The document is 39 pages and very difficult to interpret.They have given the membership 21 days for feedback.
I would like advice on how to proceed,with this situation.

PatsyH
TimB4 (Tennessee)
Posts: 21,059
Posted:
Patsy,

The TN statutes are provided by lexis-nexis and are available from this link:

http://www.tn.gov/environment/permits/tcalink.shtml

I expect that your Association is incorporated as a non-profit (as most Associations are). However, you should check to be sure. Incorporated as a nonprofit makes Title 48, Chapters 51-100 as the applicable TN corporate statutes (once in lexis-nexis, click on the plus sign (+) next to the sections to find what specific statute you want to read).

Per TN 48-60-202 (Title 48, Chapter 60, Part 2):

48-60-202. Amendment of bylaws by board of directors or members.

(a) A corporation's board of directors may amend or repeal the corporation's bylaws unless:

(1) The charter or chapters 51-68 of this title reserve this power exclusively to the members in whole or in part; or

(2) The members in amending or repealing a particular bylaw provide expressly that the board of directors may not amend or repeal that bylaw.

(b) A corporation's members may amend or repeal the corporation's bylaws even though the bylaws may also be amended or repealed by its board of directors. An amendment to the bylaws shall be approved by members by two thirds (2/3) of the votes cast or a majority of the voting power, whichever is less. An amendment to the bylaws which relates solely to the dues required for membership and which establishes or changes a specific amount for dues shall be approved by a majority of the members present and voting unless the charter or bylaws specify a higher voting percentage.

PatsyH (Tennessee)
Posts: 2
Posted:
Thanks, Tim
Can I interpret section 48-60-202 (B) as the board can not amend our by laws with out 2/3 vote?
FredS7 (Arizona)
Posts: 927
Posted:
> Our board of directors has been trying to amend our by-laws.

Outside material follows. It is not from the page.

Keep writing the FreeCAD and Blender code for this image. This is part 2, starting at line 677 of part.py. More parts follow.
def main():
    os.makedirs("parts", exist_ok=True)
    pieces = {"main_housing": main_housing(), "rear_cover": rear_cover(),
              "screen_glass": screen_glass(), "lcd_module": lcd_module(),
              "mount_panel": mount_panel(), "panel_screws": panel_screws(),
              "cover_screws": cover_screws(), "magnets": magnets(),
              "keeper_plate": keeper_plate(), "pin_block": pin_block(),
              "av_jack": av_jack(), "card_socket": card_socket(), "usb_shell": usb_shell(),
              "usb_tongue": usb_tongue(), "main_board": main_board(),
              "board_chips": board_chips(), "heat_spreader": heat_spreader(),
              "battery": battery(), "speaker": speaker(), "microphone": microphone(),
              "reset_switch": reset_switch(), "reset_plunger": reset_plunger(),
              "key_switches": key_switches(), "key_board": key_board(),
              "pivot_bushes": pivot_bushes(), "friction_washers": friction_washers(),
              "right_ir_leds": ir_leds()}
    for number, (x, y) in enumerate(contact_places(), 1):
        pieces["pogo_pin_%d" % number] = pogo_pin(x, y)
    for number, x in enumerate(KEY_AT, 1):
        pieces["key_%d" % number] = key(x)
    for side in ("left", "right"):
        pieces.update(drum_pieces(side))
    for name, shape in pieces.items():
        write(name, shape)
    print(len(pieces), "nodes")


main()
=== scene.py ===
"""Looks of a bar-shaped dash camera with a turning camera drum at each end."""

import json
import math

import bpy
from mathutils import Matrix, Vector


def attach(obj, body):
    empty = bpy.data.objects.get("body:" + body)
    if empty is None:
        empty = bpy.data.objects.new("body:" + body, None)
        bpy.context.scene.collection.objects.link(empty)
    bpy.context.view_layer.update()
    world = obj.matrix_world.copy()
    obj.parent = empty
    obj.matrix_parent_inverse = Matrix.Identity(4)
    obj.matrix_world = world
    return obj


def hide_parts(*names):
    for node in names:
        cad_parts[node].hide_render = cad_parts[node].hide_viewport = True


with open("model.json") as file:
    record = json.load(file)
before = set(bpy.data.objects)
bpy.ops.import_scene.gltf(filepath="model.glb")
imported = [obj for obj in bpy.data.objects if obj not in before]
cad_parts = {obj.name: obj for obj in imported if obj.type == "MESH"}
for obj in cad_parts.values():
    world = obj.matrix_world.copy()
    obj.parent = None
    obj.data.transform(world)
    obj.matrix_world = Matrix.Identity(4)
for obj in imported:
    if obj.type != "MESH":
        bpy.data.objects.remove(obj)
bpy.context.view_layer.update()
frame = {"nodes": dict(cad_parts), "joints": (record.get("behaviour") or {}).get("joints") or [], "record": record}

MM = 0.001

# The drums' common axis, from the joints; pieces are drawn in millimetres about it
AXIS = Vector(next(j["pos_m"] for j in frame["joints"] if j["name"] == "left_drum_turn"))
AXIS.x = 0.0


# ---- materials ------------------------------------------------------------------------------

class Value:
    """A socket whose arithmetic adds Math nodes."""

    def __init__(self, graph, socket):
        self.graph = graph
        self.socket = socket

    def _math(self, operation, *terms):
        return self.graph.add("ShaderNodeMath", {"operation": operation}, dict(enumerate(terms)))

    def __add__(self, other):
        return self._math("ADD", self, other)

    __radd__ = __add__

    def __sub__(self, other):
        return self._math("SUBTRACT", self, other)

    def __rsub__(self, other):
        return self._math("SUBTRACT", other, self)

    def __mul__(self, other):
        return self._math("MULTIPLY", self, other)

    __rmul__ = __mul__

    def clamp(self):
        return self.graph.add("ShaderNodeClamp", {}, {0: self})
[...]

IF the amendments are non-controversial then your problem is most likely apathy/ procrastination/ etc. Difficulty in passing even the least controversial amendments is common.

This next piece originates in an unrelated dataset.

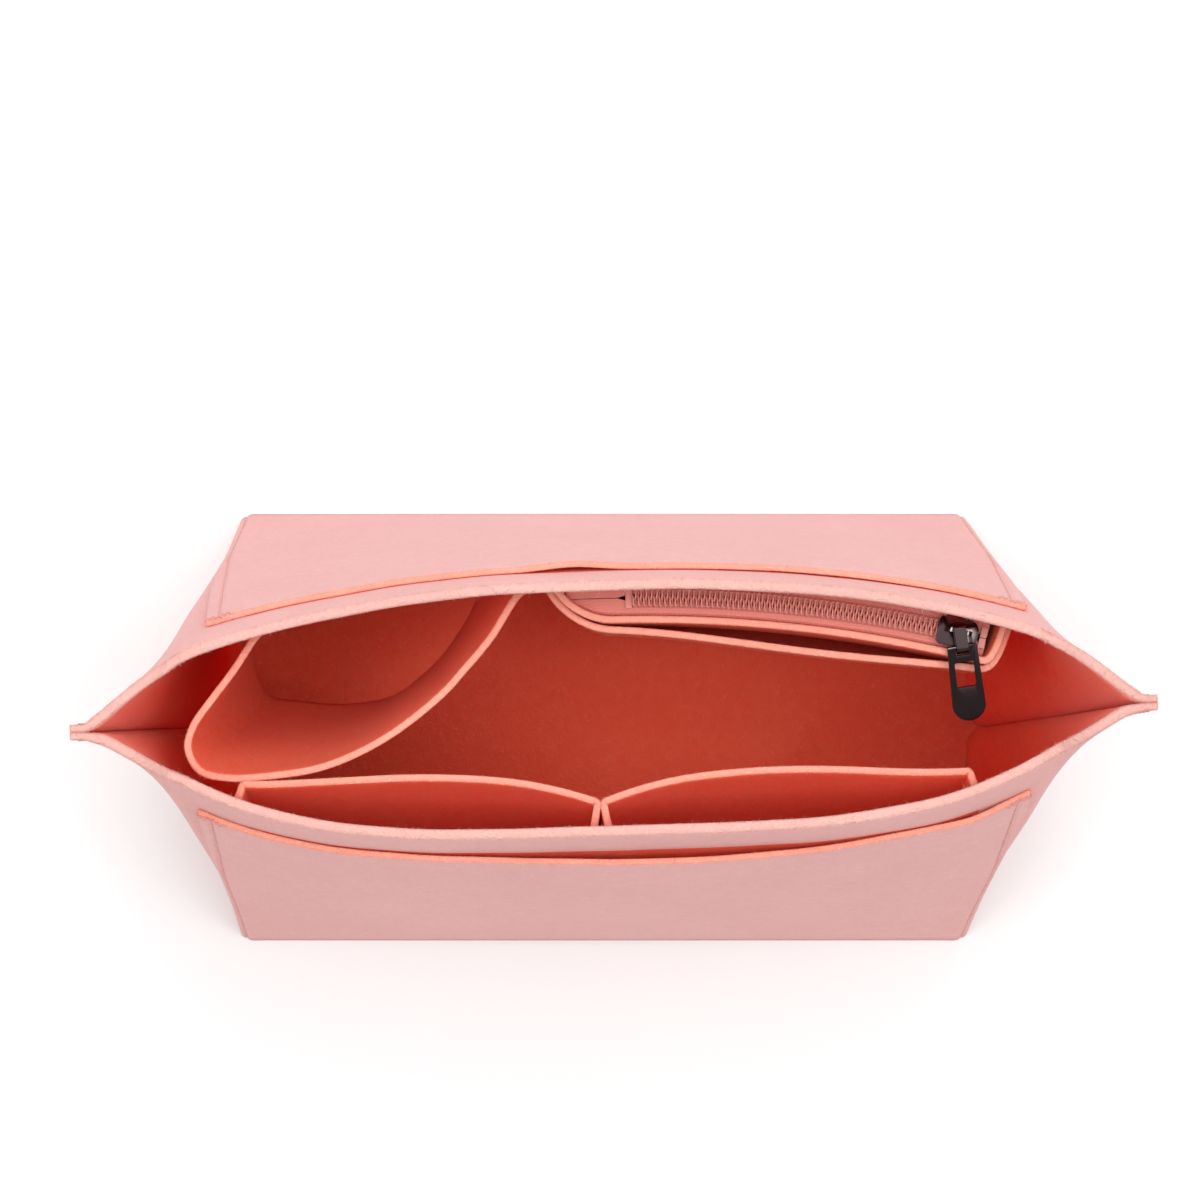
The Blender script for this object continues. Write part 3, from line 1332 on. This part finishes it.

IF the amendments are non-controversial it is best to mount a serious educational campaign explaining WHY this should be done and taking the time to made individual contacts with owners if necessary.

If the amendments ARE controversial then doing an end run around the usual procedure (even if strictly legal) is likely to cause trouble in the long run.
MelissaP1 (Alabama)
Posts: 13,836
Posted:
We were able to get our votes to change our CC&R's and By-laws by being able to go door to door or at meetings. The lawyer drafted a paper for members to "give up" their right to give their vote at a special meeting. By agreeing to NOT have to have a special meeting meant that freed us up to take the vote door to door or at any meetings until we got our vote. Basically members had to sign 2 pieces of paper. One for accepting/rejecting the changes and one for giving up their right to only do it at a "special meeting" setting.

You all want to do your CC&R's over your by-laws. CC&R's do require to be filed and go with the property deeds. By-laws typically are considered "in-house" documents and NOT required to be filed with the court. Which means that the board may be able to modify the by-laws amongst themselves. However, the CC&R's always trump the by-laws if in conflict.